If my home currency depreciates, does my savings lose value?
Only if you compare it in foreign currency terms. If you have $100,000 USD and the dollar depreciates 20% against the euro, your dollars still buy the same amount of goods and services in the US. However, if you want to convert to euros, you get 20% fewer euros. Real purchasing power loss occurs only if the depreciation is driven by inflation (domestic goods become more expensive).
Can I profit from currency depreciation in forex?

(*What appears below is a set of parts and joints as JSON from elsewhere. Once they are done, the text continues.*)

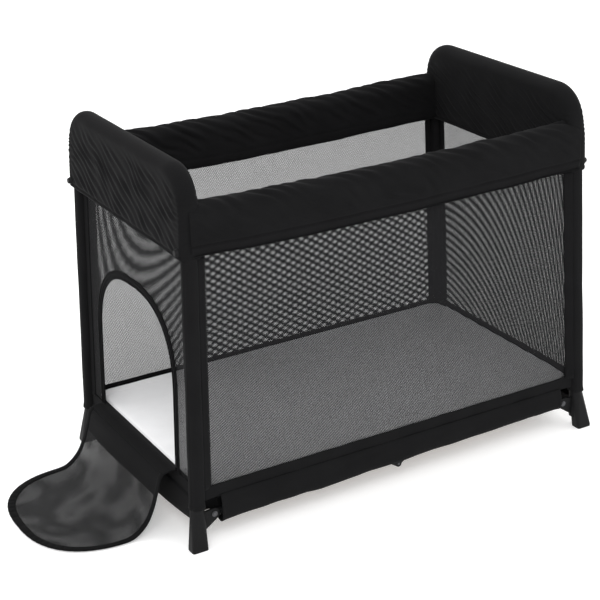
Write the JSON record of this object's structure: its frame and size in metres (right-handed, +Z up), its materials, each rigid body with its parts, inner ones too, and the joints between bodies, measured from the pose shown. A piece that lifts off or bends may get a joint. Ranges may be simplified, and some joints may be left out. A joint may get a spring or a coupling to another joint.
{
  "type": "playpen",
  "caption": "Flat-folding playpen with mesh walls, padded rails, raised padded ends, a thin floor pad and an arched door flap in one end.",
  "frame": {"origin": "on the floor, at the middle of the model's own box with the door flap lying open", "axes": "+X runs along the long side away from the door end, +Y across the playpen, +Z up"},
  "size_m": [1.4146, 0.66, 0.888],
  "materials": {
    "black_fabric": "matt woven polyester, padded",
    "black_mesh": "knitted polyester mesh",
    "pad_fabric": "light grey jersey",
    "dark_plastic": "fine texture",
    "board": "hardboard",
    "frame_tube": "satin powder coat",
    "steel": "bright"
  },
  "bodies": {
    "door_end": {"door_end_tube": "frame_tube", "door_end_cover": "black_fabric", "door_end_mesh": "black_mesh", "door_end_hem": "black_fabric", "door_zip_tape": "black_fabric", "door_post_sleeves": "black_fabric", "door_foot_front": "dark_plastic", "door_foot_back": "dark_plastic", "door_bracket_front": "dark_plastic", "door_bracket_back": "dark_plastic", "door_lower_rivets": "steel", "door_upper_rivets": "steel", "door_cover_studs": "dark_plastic", "side_cover_front": "black_fabric", "side_cover_back": "black_fabric", "side_mesh_front": "black_mesh", "side_mesh_back": "black_mesh", "lower_sleeve_front": "black_fabric", "lower_sleeve_back": "black_fabric"},
    "zip_slider": {"zip_slider": "steel"},
    "far_end": {"far_end_tube": "frame_tube", "far_end_cover": "black_fabric", "far_end_mesh": "black_mesh", "far_end_hem": "black_fabric", "far_post_sleeves": "black_fabric", "far_foot_front": "dark_plastic", "far_foot_back": "dark_plastic", "far_bracket_front": "dark_plastic", "far_bracket_back": "dark_plastic", "far_lower_rivets": "steel", "far_upper_rivets": "steel", "far_cover_studs": "dark_plastic"},
    "lower_left": {"lower_rail_left_front": "frame_tube", "lower_rail_left_back": "frame_tube", "lower_knee_forks": "dark_plastic", "lower_knee_pins": "steel"},
    "lower_right": {"lower_rail_right_front": "frame_tube", "lower_rail_right_back": "frame_tube", "lower_knee_tongues": "dark_plastic"},
    "top_left": {"top_rail_left_front": "frame_tube", "top_rail_left_back": "frame_tube", "top_knee_forks": "dark_plastic", "top_knee_pins": "steel"},
    "top_right": {"top_rail_right_front": "frame_tube", "top_rail_right_back": "frame_tube", "top_knee_tongues": "dark_plastic"},
    "release_button_front": {"release_button_front": "dark_plastic"},
    "release_button_back": {"release_button_back": "dark_plastic"},
    "mattress_left": {"mattress_left": "pad_fabric", "base_board_left": "board"},
    "mattress_right": {"mattress_right": "pad_fabric", "base_board_right": "board"},
    "flap_band": {"flap_band": "black_fabric"},
    "flap_middle": {"flap_middle": "black_mesh"},
    "flap_tip": {"flap_tip": "black_mesh"}
  },
  "joints": [
    {"name": "fold", "type": "hinge", "parent": "door_end", "child": "lower_left", "pos_m": [-0.35366, 0, 0.07], "axis": [0, -1, 0], "range_deg": [0, 88], "deforming": ["side_cover_front", "side_cover_back", "side_mesh_front", "side_mesh_back", "lower_sleeve_front", "lower_sleeve_back"]},
    {"name": "lower_knee", "type": "hinge", "parent": "lower_left", "child": "lower_right", "pos_m": [0.14134, 0, 0.046], "axis": [0, -1, 0], "range_deg": [-176, 0]},
    {"name": "lower_far_pivot", "type": "hinge", "parent": "lower_right", "child": "far_end", "pos_m": [0.63634, 0, 0.07], "axis": [0, -1, 0], "range_deg": [0, 88]},
    {"name": "top_door_pivot", "type": "hinge", "parent": "door_end", "child": "top_left", "pos_m": [-0.35366, 0, 0.752], "axis": [0, -1, 0], "range_deg": [-88, 0]},
    {"name": "top_knee", "type": "hinge", "parent": "top_left", "child": "top_right", "pos_m": [0.14134, 0, 0.776], "axis": [0, -1, 0], "range_deg": [0, 176]},
    {"name": "mattress_door_hinge", "type": "hinge", "parent": "door_end", "child": "mattress_left", "pos_m": [-0.35366, 0, 0.134], "axis": [0, -1, 0], "range_deg": [0, 88]},
    {"name": "mattress_middle_hinge", "type": "hinge", "parent": "mattress_left", "child": "mattress_right", "pos_m": [0.14134, 0, 0.11], "axis": [0, -1, 0], "range_deg": [-176, 0]},
    {"name": "door_flap", "type": "hinge", "parent": "door_end", "child": "flap_band", "pos_m": [-0.39966, 0, 0.146], "axis": [0, 1, 0], "range_deg": [0, 133.5]},
    {"name": "flap_middle_bend", "type": "hinge", "parent": "flap_band", "child": "flap_middle", "pos_m": [-0.45208, 0, 0.09962], "axis": [0, 1, 0], "range_deg": [0, 18.05]},
    {"name": "flap_tip_bend", "type": "hinge", "parent": "flap_middle", "child": "flap_tip", "pos_m": [-0.50934, 0, 0.0022], "axis": [0, 1, 0], "range_deg": [-59.55, 0]},
    {"name": "zip", "type": "slide", "parent": "door_end", "child": "zip_slider", "axis": [0.0349, 0, 0.9994], "range_m": [0, 0.17]},
    {"name": "release_front", "type": "slide", "parent": "top_left", "child": "release_button_front", "axis": [0, 0, 1], "range_m": [0, 0.004], "stiffness_N_per_m": 600, "springref_m": -0.002},
    {"name": "release_back", "type": "slide", "parent": "top_left", "child": "release_button_back", "axis": [0, 0, 1], "range_m": [0, 0.004], "stiffness_N_per_m": 600, "springref_m": -0.002}
  ],
  "couplings": [
    {"joint": "lower_knee", "follows": "fold", "ratio": -2},
    {"joint": "lower_far_pivot", "follows": "fold", "ratio": 1},
    {"joint": "top_door_pivot", "follows": "fold", "ratio": -1},
    {"joint": "top_knee", "follows": "fold", "ratio": 2},
    {"joint": "mattress_door_hinge", "follows": "fold", "ratio": 1},
    {"joint": "mattress_middle_hinge", "follows": "fold", "ratio": -2},
    {"joint": "flap_middle_bend", "follows": "door_flap", "ratio": 0.13523},
    {"joint": "flap_tip_bend", "follows": "door_flap", "ratio": -0.44609}
  ]
}
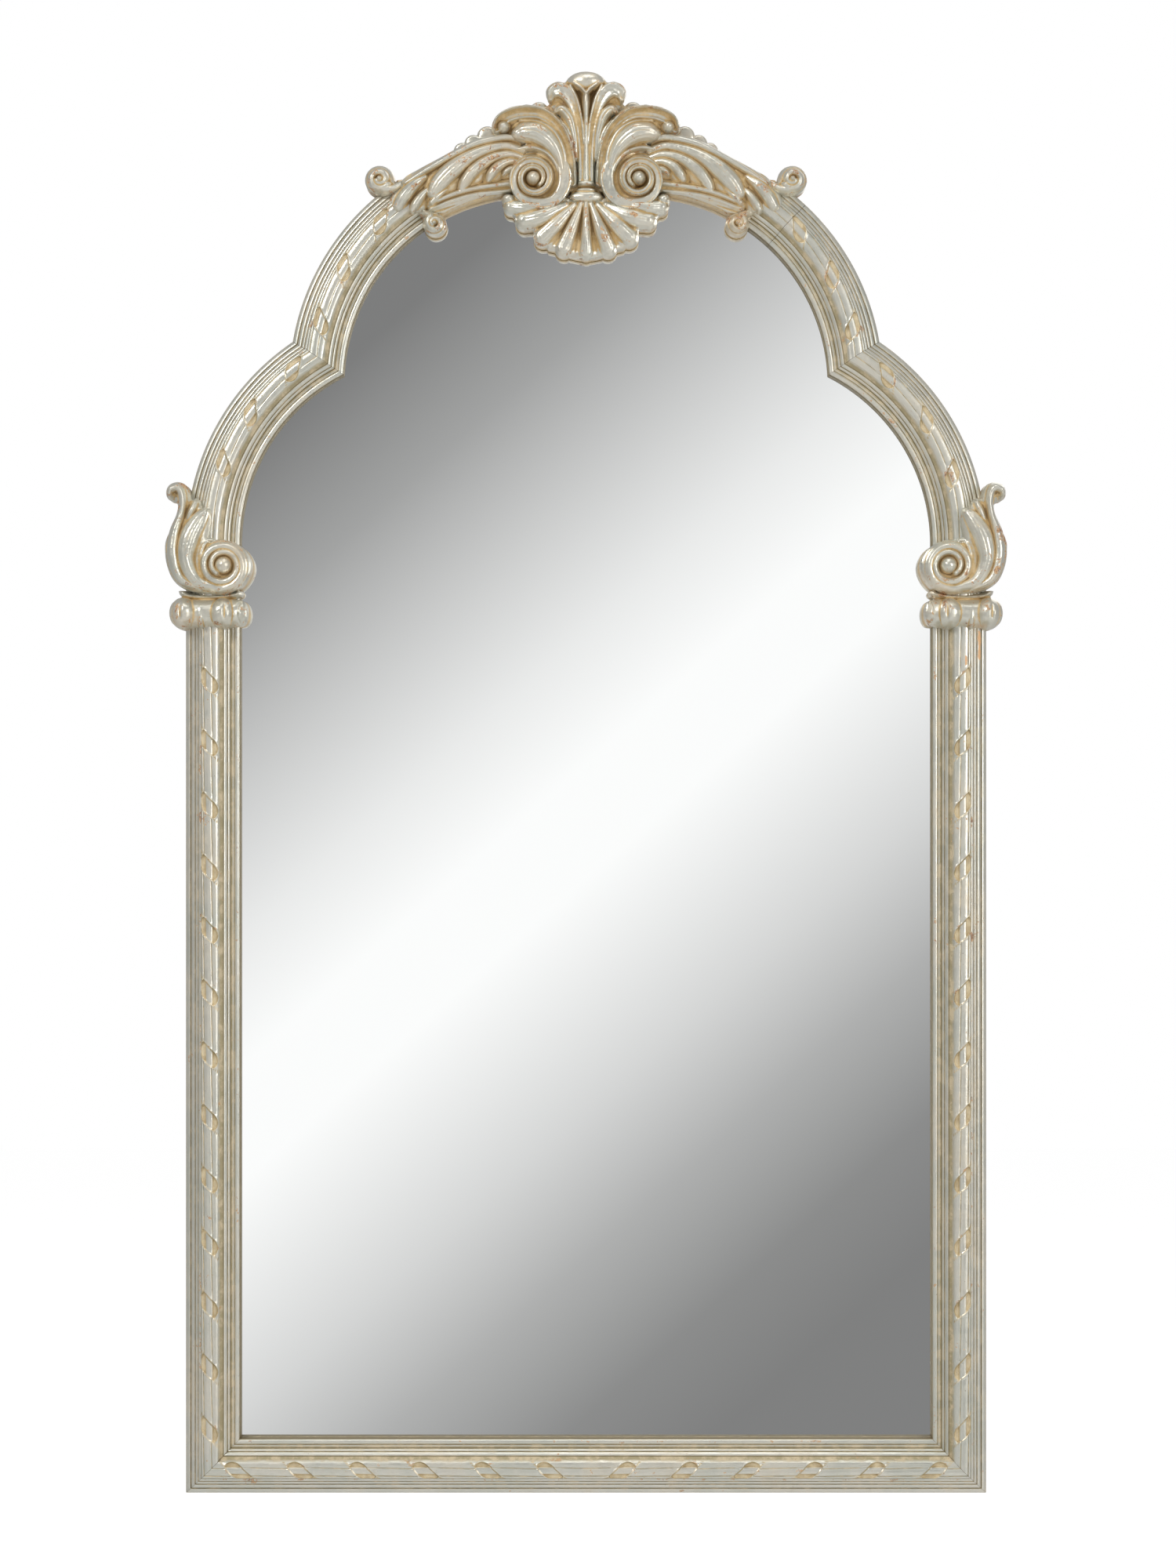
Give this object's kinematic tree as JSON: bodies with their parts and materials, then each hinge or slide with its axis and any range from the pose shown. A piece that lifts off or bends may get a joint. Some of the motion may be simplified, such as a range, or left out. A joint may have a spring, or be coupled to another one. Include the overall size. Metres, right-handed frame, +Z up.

Yes. If you believe the euro will depreciate against the dollar, you sell EUR/USD. If the pair falls from 1.0800 to 1.0700, you profit 100 pips. This is called "shorting" a currency.
Related concepts
- What Is Forex?
- What Moves an Exchange Rate?
- How to Read a Currency Quote
- Floating vs Fixed Exchange Rates
- Spot Forex Explained
Summary
Currency appreciation and depreciation are continuous processes driven by interest rates, economic growth, inflation, risk sentiment, and central bank policy. A currency that appreciates does so because demand for it exceeds supply—usually because investors expect higher returns or prefer its safety. Understanding these drivers allows traders to anticipate moves, multinational firms to hedge currency risk, and investors to make better asset allocation decisions. The strongest currency is not always the one with the strongest economy, but rather the one whose interest rates are highest relative to inflation and whose institutions inspire confidence.